I was at the park a while ago watching this scene play out between a mother and a toddler.
Somehow he had gotten into one of the water features and his pants, as well as his shoes and socks, were sopping wet.
He wasn’t loving it (is there anything worse than wet socks!) and he was crying.
And so his mum tried to change his clothes. But oh no! He wasn’t having any of it.
You should have heard the fuss he made! Kicking his legs, screaming his lungs out. You would of thought she was jabbing him with a hot poker.
And so even though he was in a crap situation with water pooling in his shoes, the idea of changing, or the fear of changing, was worse.
(See where I’m going with this?)
One of the reasons I put so much time and energy into helping you build success habits – whether it’s the journal or the 1% practice or whatever – is that we are hard-wired to be resistant to change.
Change involves stepping into the unknown. The unknown is scary.
And it is really, really hard to just one day go and flip your life on its head. To suddenly just quit your job for example – the safe and stupefying 9 to 5 – and just launch your self into a real estate career.
When success comes, in wealth or whatever it is you’re passionate about, it is because there are a whole bunch of habits, beliefs and mindsets buttressing that success.
Think of it like the roots of a tree. The deeper and wider the roots, the higher and broader the tree.
And learning to be ok with change is one of the hardest habits to learn.
Often we’re full of bold advice when it comes to other people’s lives. You don’t like you job? Just quit. Your husband’s a useless turd? Just leave him. Want to lose some weight? Just go on a diet.
It’s all too easy when we’re looking at other people’s lives. The necessary changes seem obvious, and easy to make.
But what we can’t see is how everything ties together. You can’t change one aspect of your life, without taking all of your life somewhere new.
Take quitting your job for example. This is not just about how you put bread on the table. Our jobs are one of the key factors that anchor our sense of identity. If we go from dentist to baker it requires a brand new way of thinking about ourselves. All the more so if we make the leap into being an independent property tycoon!
Not only that, the act of changing also involves a process of re-definition. If you’ve always been a play-it-safe, follow-the-rules kind of person, to suddenly become a chucking-it-in and following-my-own-path kind of person can be a massive gear change.
It involves allowing a new you to be born into the world. For that to happen, the old you must be buried in a box. There must be change.
And change is scary.
And humans are resilient. You gotta love that about us. But the downside is that we can end up putting up with some pretty awful situations for much longer than we should.
Because after a while the pain becomes familiar to us. We get used to it.
But we like familiar things. They’re family like. And familiar things make us feel comfortable.
But if pain = familiar, and familiar = comfortable, then:
Pain = Comfortable.
Write that down. Copy it into an email and send it to yourself.
This is one of biggest blocks to making positive changes in our lives, and why we can end up sabotaging ourselves when we’re trying to make changes that are obviously for the better.

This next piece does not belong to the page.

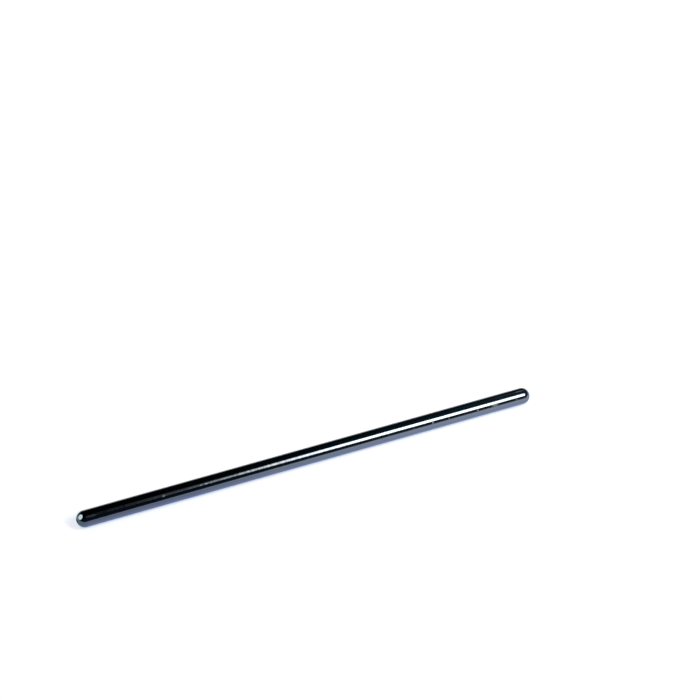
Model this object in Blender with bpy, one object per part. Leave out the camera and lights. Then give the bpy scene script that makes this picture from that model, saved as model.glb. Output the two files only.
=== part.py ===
"""Engine pushrod: one seamless steel tube whose two ends are formed into ball ends.

Blender 4.5, metres, +Z up. The rod lies along +X. The world origin is the centre of the
ball at the lifter end, and the ball at the rocker end lies on +X.

The rod is one piece, so its whole section is one closed profile turned once about the X axis:
the tube's skin and both balls outside, the oil passage inside.
"""

import math

import bmesh
import bpy
from mathutils import Vector

# Driving dimensions
OVERALL_LENGTH = 0.2320        # over both full balls, as if the oil holes didn't cut their tips
TUBE_DIAMETER = 0.0079375      # 5/16 in, and the balls keep the tube's diameter
WALL_THICKNESS = 0.002032      # 0.080 in
NOSE_THICKNESS = 0.0026        # metal gathered behind each tip when the end is formed
OIL_HOLE_DIAMETER = 0.0020     # drilled through each nose, on the axis
OIL_HOLE_EDGE_BREAK = 0.00015  # small chamfer where the oil hole comes out of the ball

# How finely the round forms are divided
SEGMENTS_AROUND = 48
BALL_ARC_STEPS = 12
DOME_ARC_STEPS = 6

# Finish: polished steel with a black oxide coat
BLACK_OXIDE_COLOUR = (0.170, 0.184, 0.225, 1.0)
BLACK_OXIDE_ROUGHNESS = 0.08
BLACK_OXIDE_METALLIC = 1.0

# Sizes that follow from the driving dimensions
BALL_RADIUS = TUBE_DIAMETER / 2
BORE_RADIUS = BALL_RADIUS - WALL_THICKNESS
OIL_HOLE_RADIUS = OIL_HOLE_DIAMETER / 2
RIM_RADIUS = OIL_HOLE_RADIUS + OIL_HOLE_EDGE_BREAK
BALL_SPACING = OVERALL_LENGTH - 2 * BALL_RADIUS

LIFTER_BALL_X = 0.0
ROCKER_BALL_X = BALL_SPACING
SMOOTH_ANGLE = math.radians(30.0)


def arc(centre_x, outward, radius, first_angle, last_angle, steps):
    """Points (x, r) of an arc about a centre on the axis.

    An angle is measured from the axis on the side that faces outward, so 0 is the pole
    and 90 degrees is where the arc is widest.
    """
    points = []
    for step in range(steps + 1):
        angle = first_angle + (last_angle - first_angle) * step / steps
        x = centre_x + outward * radius * math.cos(angle)
        points.append((x, radius * math.sin(angle)))
    return points


def ball_profile(ball_x, outward):
    """The ball's skin, from the rim of the oil hole to where the ball runs into the tube."""
    rim_angle = math.asin(RIM_RADIUS / BALL_RADIUS)
    return arc(ball_x, outward, BALL_RADIUS, rim_angle, math.pi / 2, BALL_ARC_STEPS)


def passage_profile(ball_x, outward):
    """The passage inside one end, from the mouth of the oil hole to the straight bore."""
    tip_x = ball_x + outward * BALL_RADIUS
    rim_x = ball_x + outward * math.sqrt(BALL_RADIUS ** 2 - RIM_RADIUS ** 2)
    mouth_x = rim_x - outward * OIL_HOLE_EDGE_BREAK
    dome_x = tip_x - outward * (NOSE_THICKNESS + BORE_RADIUS)
    hole_angle = math.asin(OIL_HOLE_RADIUS / BORE_RADIUS)
    dome = arc(dome_x, outward, BORE_RADIUS, hole_angle, math.pi / 2, DOME_ARC_STEPS)
    return [(mouth_x, OIL_HOLE_RADIUS)] + dome


def rod_profile():
    """The closed section (x, r): out along the skin, and back along the oil passage."""
    skin = ball_profile(ROCKER_BALL_X, 1.0)
    skin += reversed(ball_profile(LIFTER_BALL_X, -1.0))
    passage = passage_profile(LIFTER_BALL_X, -1.0)
    passage += reversed(passage_profile(ROCKER_BALL_X, 1.0))
    return skin + passage


def turn_profile(name, profile):
    """Turn a closed profile once about the X axis into one solid mesh."""
    bm = bmesh.new()
    corners = [bm.verts.new((x, 0.0, r)) for x, r in profile]
    edges = []
    for index, corner in enumerate(corners):
        edges.append(bm.edges.new((corners[index - 1], corner)))
    bmesh.ops.spin(
        bm,
        geom=corners + edges,
        cent=Vector((0.0, 0.0, 0.0)),
        axis=Vector((1.0, 0.0, 0.0)),
        angle=2.0 * math.pi,
        steps=SEGMENTS_AROUND,
        use_merge=True,
    )
    bmesh.ops.recalc_face_normals(bm, faces=bm.faces)
    mesh = bpy.data.meshes.new(name)
    bm.to_mesh(mesh)
    bm.free()
    mesh.shade_smooth()
    mesh.set_sharp_from_angle(angle=SMOOTH_ANGLE)
    return mesh


def black_oxide_steel():
    """Dark, glossy coated steel."""
    material = bpy.data.materials.new("black_oxide_steel")
    material.use_nodes = True
    shader = material.node_tree.nodes["Principled BSDF"]
    shader.inputs["Base Color"].default_value = BLACK_OXIDE_COLOUR
    shader.inputs["Roughness"].default_value = BLACK_OXIDE_ROUGHNESS
    shader.inputs["Metallic"].default_value = BLACK_OXIDE_METALLIC
    material.diffuse_color = BLACK_OXIDE_COLOUR
    return material


def build_pushrod():
    """The whole rod as one object."""
    mesh = turn_profile("pushrod", rod_profile())
    mesh.materials.append(black_oxide_steel())
    pushrod = bpy.data.objects.new("pushrod", mesh)
    bpy.context.scene.collection.objects.link(pushrod)
    return pushrod


for old_object in list(bpy.data.objects):
    bpy.data.objects.remove(old_object, do_unlink=True)

build_pushrod()
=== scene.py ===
"""Looks of the engine pushrod: the fine surface, its finish, the floor, the lights and the camera.

Everything is in metres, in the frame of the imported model: the rod lies along +X, and the world
origin is the centre of the ball at its left end.
"""

import math

import bmesh
import bpy
from mathutils import Matrix, Vector


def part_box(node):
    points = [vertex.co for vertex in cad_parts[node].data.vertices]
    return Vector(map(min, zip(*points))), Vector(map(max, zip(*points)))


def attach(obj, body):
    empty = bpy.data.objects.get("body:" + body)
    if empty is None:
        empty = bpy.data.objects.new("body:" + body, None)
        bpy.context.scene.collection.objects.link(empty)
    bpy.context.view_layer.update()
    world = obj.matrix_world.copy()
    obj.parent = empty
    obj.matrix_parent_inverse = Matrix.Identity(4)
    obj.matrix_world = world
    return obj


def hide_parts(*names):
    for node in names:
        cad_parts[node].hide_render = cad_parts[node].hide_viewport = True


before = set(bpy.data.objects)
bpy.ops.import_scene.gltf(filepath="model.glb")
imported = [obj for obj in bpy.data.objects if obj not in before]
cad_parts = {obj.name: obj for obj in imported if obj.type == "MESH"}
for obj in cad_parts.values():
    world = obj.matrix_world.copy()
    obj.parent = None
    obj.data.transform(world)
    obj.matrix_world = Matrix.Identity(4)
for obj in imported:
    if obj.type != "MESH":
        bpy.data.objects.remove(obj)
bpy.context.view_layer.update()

# Sizes read from the frame: along the rod, its box ends at the rims of the oil holes
ROD_LOW, ROD_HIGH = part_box("pushrod")
TUBE_RADIUS = (ROD_HIGH.z - ROD_LOW.z) / 2
LEFT_BALL_X = 0.0
RIGHT_BALL_X = ROD_LOW.x + ROD_HIGH.x
MIDDLE_X = RIGHT_BALL_X / 2
RIM_RADIUS = math.sqrt(TUBE_RADIUS ** 2 - ROD_LOW.x ** 2)
FLOOR_Z = ROD_LOW.z

# Sizes of the oil passage, as in the part
WALL_THICKNESS = 0.002032
NOSE_THICKNESS = 0.0026
OIL_HOLE_EDGE_BREAK = 0.00015
BORE_RADIUS = TUBE_RADIUS - WALL_THICKNESS
OIL_HOLE_RADIUS = RIM_RADIUS - OIL_HOLE_EDGE_BREAK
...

But the question then is, what do we do about it?
Unfortunately, the rational, logical mind isn’t much help here. When we’re talking about fear and pain, we’re talking about the deepest parts of the animal mind.
We can’t just argue our way out of it.
It was like that mother trying to convince his son to change his clothes. “But there’s water in your shoes and your teeth are chattering…”
“I don’t care! I’m scared of change!”
Again it comes back to building a new set of habits – these success habits I keep banging on about. (I’m not doing it for my own benefit!)
You’ve got to build into your life habits and beliefs that support the changes you want to make.
For some people it’s affirmations. For some people it’s vision boards. Everything helps.
And don’t underestimate the power of community. One of the things I’m constantly amazed and grateful for is the investor community that’s sprung up around my work.
And I see how powerful it is for people. When you can talk to someone who’s on the same page, who’s been through the stuff you’re going through, it can be an incredible comfort and inspiration.
So that’s it. Simple, right?
Keep up with your success habits, stay in touch with the community, and allow yourself to step from the cold wet clothes of your old life…
… into the brand new pants of financial freedom!